▼

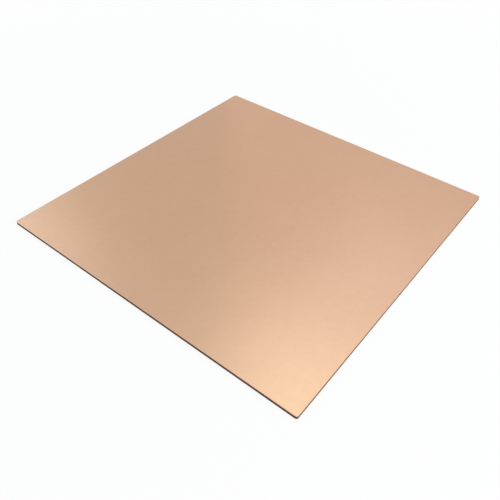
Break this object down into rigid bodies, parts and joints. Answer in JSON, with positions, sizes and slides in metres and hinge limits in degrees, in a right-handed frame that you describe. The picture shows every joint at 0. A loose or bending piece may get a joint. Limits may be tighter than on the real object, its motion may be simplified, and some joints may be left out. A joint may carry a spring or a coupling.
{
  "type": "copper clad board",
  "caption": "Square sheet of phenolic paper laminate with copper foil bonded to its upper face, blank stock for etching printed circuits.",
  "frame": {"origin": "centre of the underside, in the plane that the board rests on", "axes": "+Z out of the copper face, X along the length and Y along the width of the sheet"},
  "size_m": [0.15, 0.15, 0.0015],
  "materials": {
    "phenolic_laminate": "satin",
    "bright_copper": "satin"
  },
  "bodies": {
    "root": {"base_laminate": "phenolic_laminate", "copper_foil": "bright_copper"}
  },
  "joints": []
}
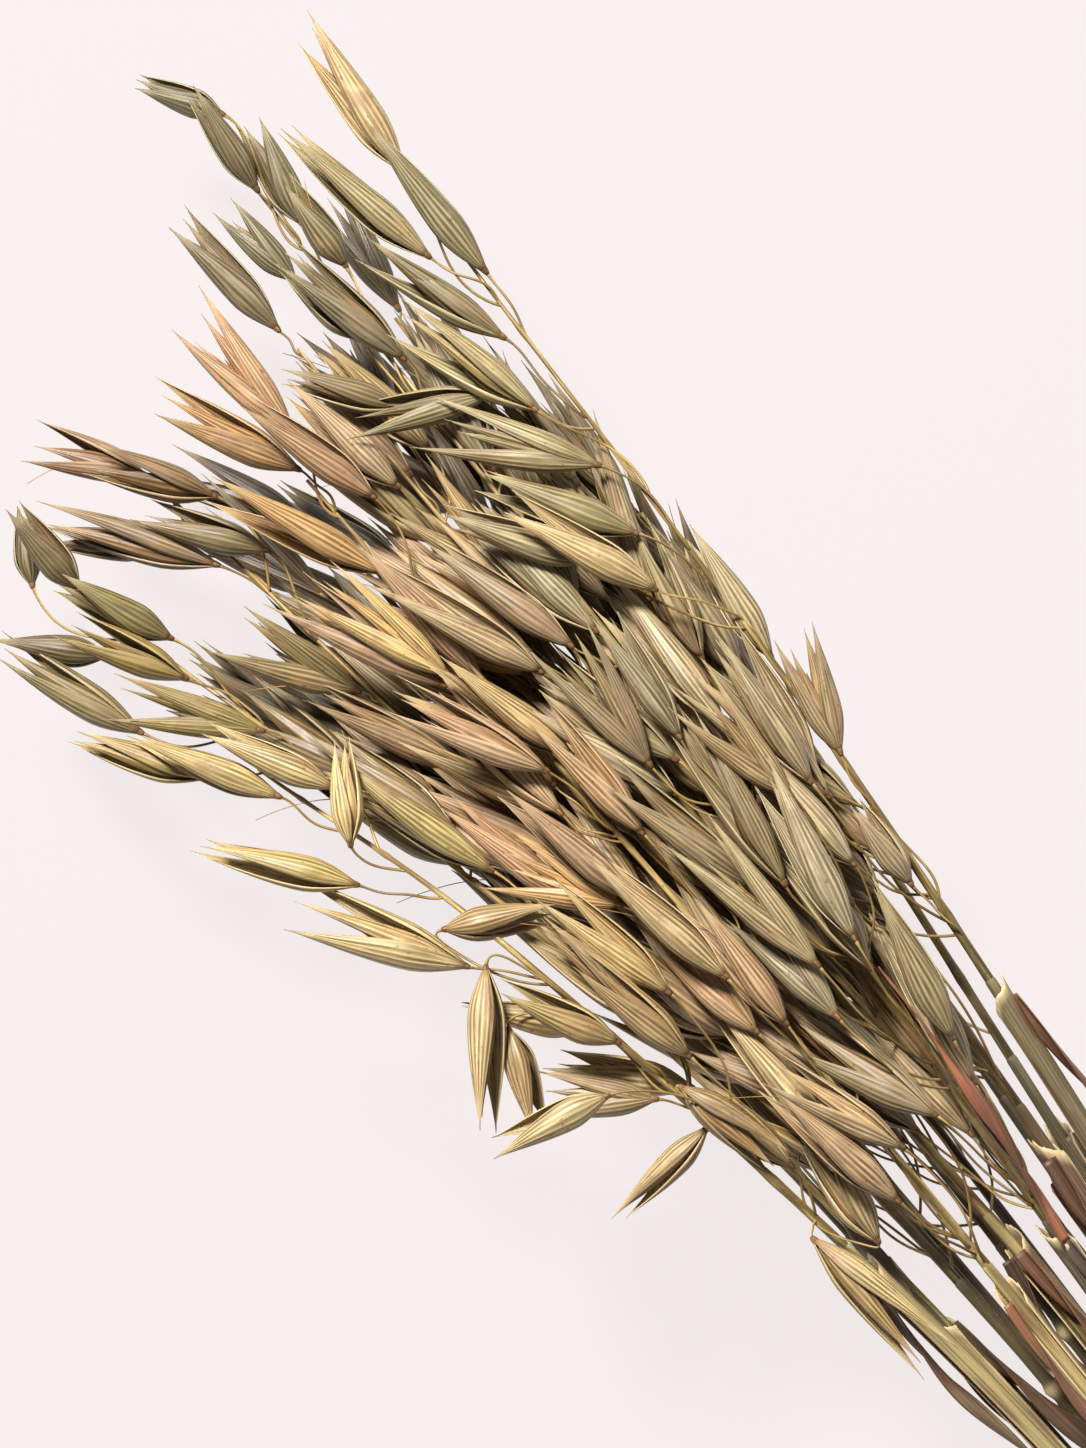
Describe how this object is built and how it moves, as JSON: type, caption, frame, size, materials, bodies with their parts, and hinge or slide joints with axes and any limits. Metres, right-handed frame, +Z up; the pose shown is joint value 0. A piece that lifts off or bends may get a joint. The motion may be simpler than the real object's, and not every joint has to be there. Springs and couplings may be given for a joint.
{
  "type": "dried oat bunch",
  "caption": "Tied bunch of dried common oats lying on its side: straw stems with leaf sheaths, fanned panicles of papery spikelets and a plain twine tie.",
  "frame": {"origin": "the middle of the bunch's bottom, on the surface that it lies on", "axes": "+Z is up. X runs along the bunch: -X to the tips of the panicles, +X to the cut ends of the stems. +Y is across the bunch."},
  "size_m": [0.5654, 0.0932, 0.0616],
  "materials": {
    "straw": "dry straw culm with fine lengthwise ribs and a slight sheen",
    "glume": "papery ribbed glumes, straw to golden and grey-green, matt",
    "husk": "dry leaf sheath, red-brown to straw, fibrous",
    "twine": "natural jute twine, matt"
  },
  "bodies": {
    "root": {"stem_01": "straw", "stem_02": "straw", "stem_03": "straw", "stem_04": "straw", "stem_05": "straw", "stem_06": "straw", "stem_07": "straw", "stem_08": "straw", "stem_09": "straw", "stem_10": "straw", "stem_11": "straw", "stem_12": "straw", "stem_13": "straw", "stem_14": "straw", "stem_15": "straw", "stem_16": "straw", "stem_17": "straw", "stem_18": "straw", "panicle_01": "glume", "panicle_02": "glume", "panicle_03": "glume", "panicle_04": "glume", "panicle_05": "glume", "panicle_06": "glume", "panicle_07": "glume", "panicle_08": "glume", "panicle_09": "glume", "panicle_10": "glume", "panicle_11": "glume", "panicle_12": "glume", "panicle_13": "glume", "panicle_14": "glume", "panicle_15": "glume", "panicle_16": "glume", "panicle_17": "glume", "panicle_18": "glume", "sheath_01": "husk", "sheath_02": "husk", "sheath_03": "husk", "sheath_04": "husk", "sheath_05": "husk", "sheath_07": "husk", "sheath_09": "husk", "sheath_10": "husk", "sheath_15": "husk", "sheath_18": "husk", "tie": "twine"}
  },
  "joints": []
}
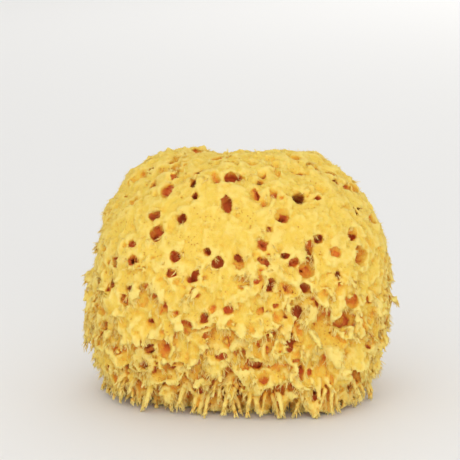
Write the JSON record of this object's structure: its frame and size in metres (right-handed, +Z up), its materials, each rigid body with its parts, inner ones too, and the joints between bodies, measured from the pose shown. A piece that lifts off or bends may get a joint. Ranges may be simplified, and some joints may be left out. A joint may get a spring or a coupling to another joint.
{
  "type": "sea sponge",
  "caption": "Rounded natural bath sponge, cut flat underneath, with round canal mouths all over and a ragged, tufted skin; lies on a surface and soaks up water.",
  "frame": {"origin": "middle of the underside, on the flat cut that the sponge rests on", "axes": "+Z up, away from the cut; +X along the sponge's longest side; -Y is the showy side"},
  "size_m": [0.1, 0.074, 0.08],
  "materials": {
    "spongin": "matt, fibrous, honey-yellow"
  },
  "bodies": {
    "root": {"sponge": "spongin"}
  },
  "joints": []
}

▲

**Written instruction:** Among the lines of the records above, count those holding the string "type", and report only the number.

**Output of the task:** 4